Me fui para buscar mi unidad. En el Hospital podrán decirme que podía andar y que hacía falta gente. Entonces era, cuando en realidad, estaba destrozado. El sueño que me había hecho vivir aquellos días se había roto.

El frente donde esperaba entregarme a la absorción total que produce la acción guerrera se había parado. Estaba tranquilo.

En él recibí, sin embargo, esa ternura varonil, sin palabras, de los buenos camaradas, que es la íntima delicadeza de los hombres en la presencia del pesar del amigo.

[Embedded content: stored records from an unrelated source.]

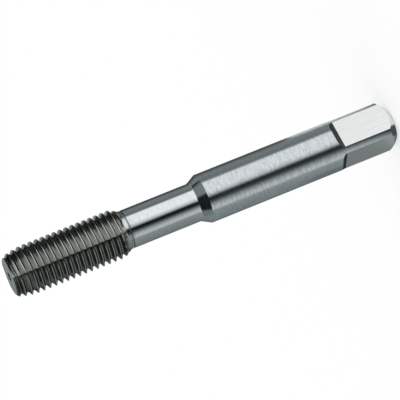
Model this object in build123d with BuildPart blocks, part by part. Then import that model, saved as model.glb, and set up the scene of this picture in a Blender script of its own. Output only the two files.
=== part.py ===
from build123d import *
from math import ceil, cos, radians, sin, sqrt, tan
import os

# Machine thread tap, M10 x 1.25, of the thread-forming kind: it has no flutes,
# and its threaded end has a section of five lobes. It is ground from one bar of
# high-speed steel. It stands on its driving square with the tip up, so the
# origin is the middle of the driven end and +Z runs along the axis to the tip.
# Lengths along the tap are measured from the tip, as in a tool catalogue.

# --- lengths ----------------------------------------------------------------
overall_length = 82.0
thread_length = 24.3  # to the back of the last thread
neck_end = 39.1  # to the small end of the cone
shoulder_end = 41.1  # to the full shank
square_length = 12.9  # flats of the driving square, with their run-out

# --- diameters ----------------------------------------------------------------
shank_diameter = 10.0
neck_diameter = 7.8

# --- lobed section of the threaded end ------------------------------------------
lobe_count = 5
lobe_face_offset = 4.8  # from the axis to the middle of a face between lobes
lobe_face_radius = 7.0  # curvature of that face
lobe_turn = 38.0  # degrees from a driving flat to the nearest lobe

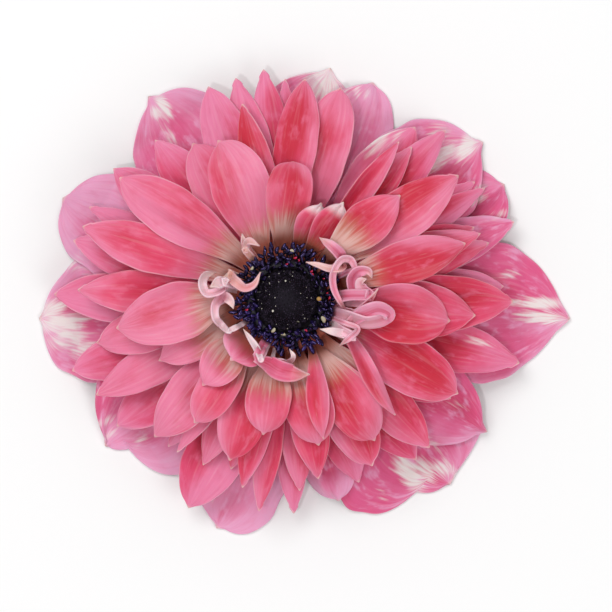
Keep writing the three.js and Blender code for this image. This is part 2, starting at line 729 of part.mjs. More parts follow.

Quizás la vida del soldado, en guerra, con su entrega al momento que pasa, sea la más propicia para calmar una sensibilidad sobreexcitada.

Hice cuanto pude por enterarme. Con mi uniforme de soldado llegué a las jerarquías superiores. Pero las noticias, cuando me las daban, eran cada vez peores. Nunca supe más de ella.

La noche ha tiempo reina en la habitación. Mi amigo con voz que desea tranquilizar termina su cuento.

Hoy todo es un recuerdo muy lejano. Pero todavía en alguna noche solitaria en que paseo entretenido mirando las estrellas, que quizás de una forma u otra veamos los dos. Sueño que Aino se salvó, que vive en algún pueblo finés y tiene un esposo sano y joven como su hermano Iván. Y unos lindos niños rubios de grandes ojos azules. Ya que los otros, graciosamente entreverados, no pudieron ser.